Les approches géopolitiques mettent à nue l’influence des États-Unis au sein de l’OEA
La proposition de Lopez Obrador semble arriver dans un paysage géopolitique que les acteurs décisifs restent encore à déterminer. Qu’il soit au Chili, au Brésil, en Colombie ou en Argentine, des élections présidentielles sont prévues entre la fin de l’année en cours et 2022. Les nouveaux élus de ces élections seront cruciaux pour la viabilité politique de la proposition de Lopez de créer ‘’une organisation multilatérale plus équitable face aux intérêts américains sur le continent’’, relate un quotidien.

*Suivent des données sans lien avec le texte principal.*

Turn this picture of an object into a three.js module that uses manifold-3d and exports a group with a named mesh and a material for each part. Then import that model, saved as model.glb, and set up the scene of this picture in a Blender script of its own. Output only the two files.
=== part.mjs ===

Du côté des experts, la menace que représente la croissance économique de la Chine et le leadership de Mexique sont, entre autres, autant de facteurs clés pouvant aider à la promotion d’une nouvelle intégration continentale. Anibal Gracia chercheur au CELAG : Centre Latino-Américain Stratégique de Géopolitique, estime que la probable deuxième vague de gouvernements progressistes en Amérique Latine permettrait un autre type d’intégration en dehors des États-Unis, de manière un peu plus autonome. Sa considération vient en fonction de la situation de la crise du modèle néolibéral en Amérique latine. D’après ses analyses, le temps où les États-Unis accumulaient les pouvoirs au détriment de la grande majorité est résolu à cause du nombre considérable de manifestations qui ont eu lieu dans les différents pays d’Amérique latine.
Le chercheur en relations internationales à l’université de Guadalajara, Jesùs Lopez Almejo, estime pour sa part, que l’OEA n’a jamais été un projet d’intégration américaine, mais plutôt un instrument pour réduire l’influence du communiste dans la région au cours de la guerre froide. Il estime positive l’idée de Lopez Obrador, mais prévient qu’il serait difficile de créer un organisme dans la région qui mettrait de côté les États-Unis et d’espérer voir Washington qui coopère sur un même pied d’égalité que les autres pays.